Objective
Copy out every line that contains "part".

Supplied material
— BEGIN —

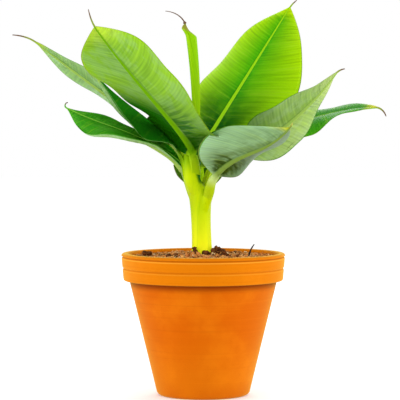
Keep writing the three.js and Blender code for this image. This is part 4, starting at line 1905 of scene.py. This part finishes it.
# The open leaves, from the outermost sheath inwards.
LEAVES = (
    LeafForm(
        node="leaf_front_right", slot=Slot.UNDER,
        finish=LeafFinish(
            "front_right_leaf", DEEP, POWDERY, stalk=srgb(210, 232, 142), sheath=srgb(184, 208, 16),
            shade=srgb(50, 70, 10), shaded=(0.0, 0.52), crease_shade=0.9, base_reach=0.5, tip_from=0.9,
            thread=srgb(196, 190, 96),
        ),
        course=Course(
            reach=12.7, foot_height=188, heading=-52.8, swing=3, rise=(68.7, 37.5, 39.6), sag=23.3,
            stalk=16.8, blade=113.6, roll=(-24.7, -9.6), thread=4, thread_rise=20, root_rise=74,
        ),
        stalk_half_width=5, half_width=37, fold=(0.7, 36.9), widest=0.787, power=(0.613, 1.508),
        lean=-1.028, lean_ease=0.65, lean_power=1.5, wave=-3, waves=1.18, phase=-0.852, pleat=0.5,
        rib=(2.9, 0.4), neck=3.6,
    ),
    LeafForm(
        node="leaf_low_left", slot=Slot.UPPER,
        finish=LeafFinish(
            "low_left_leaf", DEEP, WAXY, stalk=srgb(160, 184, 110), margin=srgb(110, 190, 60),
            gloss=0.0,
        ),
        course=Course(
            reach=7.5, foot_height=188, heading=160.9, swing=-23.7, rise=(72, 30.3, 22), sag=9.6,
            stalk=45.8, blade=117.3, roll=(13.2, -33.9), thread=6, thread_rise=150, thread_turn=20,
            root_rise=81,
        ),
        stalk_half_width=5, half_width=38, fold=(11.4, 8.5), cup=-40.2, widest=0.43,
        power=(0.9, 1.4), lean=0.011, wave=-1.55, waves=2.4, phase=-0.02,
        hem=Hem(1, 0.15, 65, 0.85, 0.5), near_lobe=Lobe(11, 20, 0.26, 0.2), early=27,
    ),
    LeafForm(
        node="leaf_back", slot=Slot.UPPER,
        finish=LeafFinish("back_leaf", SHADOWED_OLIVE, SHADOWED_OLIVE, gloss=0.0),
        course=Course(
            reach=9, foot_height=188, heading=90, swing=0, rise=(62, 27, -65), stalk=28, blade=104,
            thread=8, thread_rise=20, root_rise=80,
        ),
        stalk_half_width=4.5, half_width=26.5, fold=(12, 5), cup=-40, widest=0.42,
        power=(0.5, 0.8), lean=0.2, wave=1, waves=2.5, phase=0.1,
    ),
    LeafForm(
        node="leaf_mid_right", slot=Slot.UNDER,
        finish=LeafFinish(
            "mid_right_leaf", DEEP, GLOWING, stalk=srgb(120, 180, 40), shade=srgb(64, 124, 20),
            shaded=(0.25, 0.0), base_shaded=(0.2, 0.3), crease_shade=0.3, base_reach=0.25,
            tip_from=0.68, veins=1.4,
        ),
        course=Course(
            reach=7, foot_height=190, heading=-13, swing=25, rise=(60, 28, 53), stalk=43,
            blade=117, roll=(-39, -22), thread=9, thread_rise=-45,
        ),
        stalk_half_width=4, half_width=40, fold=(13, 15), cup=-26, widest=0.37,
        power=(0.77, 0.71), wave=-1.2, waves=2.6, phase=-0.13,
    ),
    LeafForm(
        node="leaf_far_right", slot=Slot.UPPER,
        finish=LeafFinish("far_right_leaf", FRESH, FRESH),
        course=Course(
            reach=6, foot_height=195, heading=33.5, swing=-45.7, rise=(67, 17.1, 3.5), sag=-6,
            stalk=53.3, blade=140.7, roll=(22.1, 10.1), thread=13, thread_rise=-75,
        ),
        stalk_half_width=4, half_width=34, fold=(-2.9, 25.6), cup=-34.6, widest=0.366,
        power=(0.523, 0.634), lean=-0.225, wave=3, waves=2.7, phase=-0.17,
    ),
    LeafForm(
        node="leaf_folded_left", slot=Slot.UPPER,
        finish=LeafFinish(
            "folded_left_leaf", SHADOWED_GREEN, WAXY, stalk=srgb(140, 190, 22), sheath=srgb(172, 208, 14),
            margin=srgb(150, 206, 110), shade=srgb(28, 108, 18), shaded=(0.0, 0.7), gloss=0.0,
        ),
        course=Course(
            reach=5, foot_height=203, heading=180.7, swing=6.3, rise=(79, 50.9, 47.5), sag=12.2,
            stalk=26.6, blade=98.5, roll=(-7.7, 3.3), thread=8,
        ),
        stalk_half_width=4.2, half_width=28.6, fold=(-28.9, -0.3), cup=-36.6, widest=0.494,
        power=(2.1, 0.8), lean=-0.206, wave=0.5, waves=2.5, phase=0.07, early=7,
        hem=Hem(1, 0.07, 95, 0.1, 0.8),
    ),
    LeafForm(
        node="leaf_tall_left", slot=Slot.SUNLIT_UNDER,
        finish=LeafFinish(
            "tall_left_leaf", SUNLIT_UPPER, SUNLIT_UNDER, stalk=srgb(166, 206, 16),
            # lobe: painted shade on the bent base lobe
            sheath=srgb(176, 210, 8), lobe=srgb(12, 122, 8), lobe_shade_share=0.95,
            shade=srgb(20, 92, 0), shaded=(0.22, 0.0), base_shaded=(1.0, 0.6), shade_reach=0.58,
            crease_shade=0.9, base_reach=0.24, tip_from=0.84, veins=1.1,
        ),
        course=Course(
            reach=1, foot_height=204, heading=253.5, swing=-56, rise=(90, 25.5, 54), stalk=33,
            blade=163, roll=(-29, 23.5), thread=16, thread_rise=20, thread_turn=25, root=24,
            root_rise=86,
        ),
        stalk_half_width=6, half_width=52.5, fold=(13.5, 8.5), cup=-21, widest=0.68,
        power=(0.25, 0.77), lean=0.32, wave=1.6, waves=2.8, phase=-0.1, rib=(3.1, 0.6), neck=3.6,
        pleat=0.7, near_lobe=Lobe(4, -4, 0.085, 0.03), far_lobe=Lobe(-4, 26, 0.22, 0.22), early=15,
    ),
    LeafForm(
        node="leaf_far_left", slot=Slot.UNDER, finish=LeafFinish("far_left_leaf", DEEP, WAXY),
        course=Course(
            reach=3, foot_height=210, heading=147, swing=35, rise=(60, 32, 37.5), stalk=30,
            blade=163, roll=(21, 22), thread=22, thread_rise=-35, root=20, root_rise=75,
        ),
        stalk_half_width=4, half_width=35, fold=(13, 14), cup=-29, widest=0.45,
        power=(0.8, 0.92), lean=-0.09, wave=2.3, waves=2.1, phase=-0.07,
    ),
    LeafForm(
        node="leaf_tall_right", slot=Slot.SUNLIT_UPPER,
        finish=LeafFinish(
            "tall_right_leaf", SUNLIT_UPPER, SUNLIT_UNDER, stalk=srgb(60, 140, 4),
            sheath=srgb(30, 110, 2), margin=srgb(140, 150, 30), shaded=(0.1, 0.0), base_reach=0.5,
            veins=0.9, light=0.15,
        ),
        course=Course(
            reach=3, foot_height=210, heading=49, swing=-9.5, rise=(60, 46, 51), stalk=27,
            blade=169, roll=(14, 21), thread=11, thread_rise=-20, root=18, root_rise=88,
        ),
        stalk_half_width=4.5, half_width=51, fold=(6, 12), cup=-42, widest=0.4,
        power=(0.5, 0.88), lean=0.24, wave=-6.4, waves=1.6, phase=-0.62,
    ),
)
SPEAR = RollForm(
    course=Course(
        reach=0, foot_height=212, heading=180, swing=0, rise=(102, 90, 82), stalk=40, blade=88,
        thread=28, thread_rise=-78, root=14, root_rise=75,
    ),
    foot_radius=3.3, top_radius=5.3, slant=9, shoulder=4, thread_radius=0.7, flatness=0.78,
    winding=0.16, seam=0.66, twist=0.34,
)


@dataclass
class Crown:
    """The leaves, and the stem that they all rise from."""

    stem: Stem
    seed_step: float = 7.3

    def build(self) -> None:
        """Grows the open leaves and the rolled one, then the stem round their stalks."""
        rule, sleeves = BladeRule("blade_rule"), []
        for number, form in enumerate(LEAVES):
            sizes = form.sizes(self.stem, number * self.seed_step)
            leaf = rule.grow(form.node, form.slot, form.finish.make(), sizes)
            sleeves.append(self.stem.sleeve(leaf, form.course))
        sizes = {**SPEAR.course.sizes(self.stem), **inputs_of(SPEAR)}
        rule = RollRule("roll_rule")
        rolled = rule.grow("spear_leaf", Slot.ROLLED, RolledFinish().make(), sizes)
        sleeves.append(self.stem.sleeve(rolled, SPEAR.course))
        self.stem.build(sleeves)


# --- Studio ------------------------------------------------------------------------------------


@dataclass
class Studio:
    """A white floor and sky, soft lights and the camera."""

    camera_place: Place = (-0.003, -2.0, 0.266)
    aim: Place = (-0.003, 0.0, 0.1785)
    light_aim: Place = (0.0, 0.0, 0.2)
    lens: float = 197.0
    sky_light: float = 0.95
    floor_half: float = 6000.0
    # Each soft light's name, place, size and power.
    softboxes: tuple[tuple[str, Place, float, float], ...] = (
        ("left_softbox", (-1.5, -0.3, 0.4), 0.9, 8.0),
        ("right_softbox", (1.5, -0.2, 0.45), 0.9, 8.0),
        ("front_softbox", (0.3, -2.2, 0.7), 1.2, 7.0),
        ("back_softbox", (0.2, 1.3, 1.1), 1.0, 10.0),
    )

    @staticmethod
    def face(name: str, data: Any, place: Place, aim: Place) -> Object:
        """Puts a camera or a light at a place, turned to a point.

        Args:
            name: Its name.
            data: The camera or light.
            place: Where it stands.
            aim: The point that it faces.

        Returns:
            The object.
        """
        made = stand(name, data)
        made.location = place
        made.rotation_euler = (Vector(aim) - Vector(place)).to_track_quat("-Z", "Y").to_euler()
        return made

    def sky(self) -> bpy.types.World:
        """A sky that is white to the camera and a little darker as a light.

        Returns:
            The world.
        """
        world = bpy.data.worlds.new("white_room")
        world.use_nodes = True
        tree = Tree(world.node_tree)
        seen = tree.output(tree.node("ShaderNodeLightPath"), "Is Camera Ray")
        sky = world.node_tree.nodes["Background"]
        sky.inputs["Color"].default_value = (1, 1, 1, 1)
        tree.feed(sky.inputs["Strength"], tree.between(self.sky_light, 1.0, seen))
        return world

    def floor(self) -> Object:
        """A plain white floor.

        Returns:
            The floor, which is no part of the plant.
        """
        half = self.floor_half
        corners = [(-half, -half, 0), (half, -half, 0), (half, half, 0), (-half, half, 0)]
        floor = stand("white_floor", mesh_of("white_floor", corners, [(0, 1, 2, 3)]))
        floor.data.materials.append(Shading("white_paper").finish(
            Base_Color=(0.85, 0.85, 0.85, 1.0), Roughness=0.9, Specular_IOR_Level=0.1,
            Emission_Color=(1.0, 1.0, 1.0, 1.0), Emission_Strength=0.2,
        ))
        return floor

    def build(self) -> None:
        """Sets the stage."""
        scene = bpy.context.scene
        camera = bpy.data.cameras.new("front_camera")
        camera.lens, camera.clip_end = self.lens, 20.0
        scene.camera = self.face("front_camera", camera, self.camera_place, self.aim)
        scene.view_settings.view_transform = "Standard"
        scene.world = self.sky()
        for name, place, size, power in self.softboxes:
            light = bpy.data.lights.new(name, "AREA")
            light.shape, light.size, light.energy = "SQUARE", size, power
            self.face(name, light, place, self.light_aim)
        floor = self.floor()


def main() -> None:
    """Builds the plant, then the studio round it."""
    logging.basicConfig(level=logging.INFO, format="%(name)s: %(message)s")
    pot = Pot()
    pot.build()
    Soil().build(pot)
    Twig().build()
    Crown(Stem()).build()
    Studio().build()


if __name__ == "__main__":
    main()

— END —

Response to the task
Keep writing the three.js and Blender code for this image. This is part 4, starting at line 1905 of scene.py. This part finishes it.
            The floor, which is no part of the plant.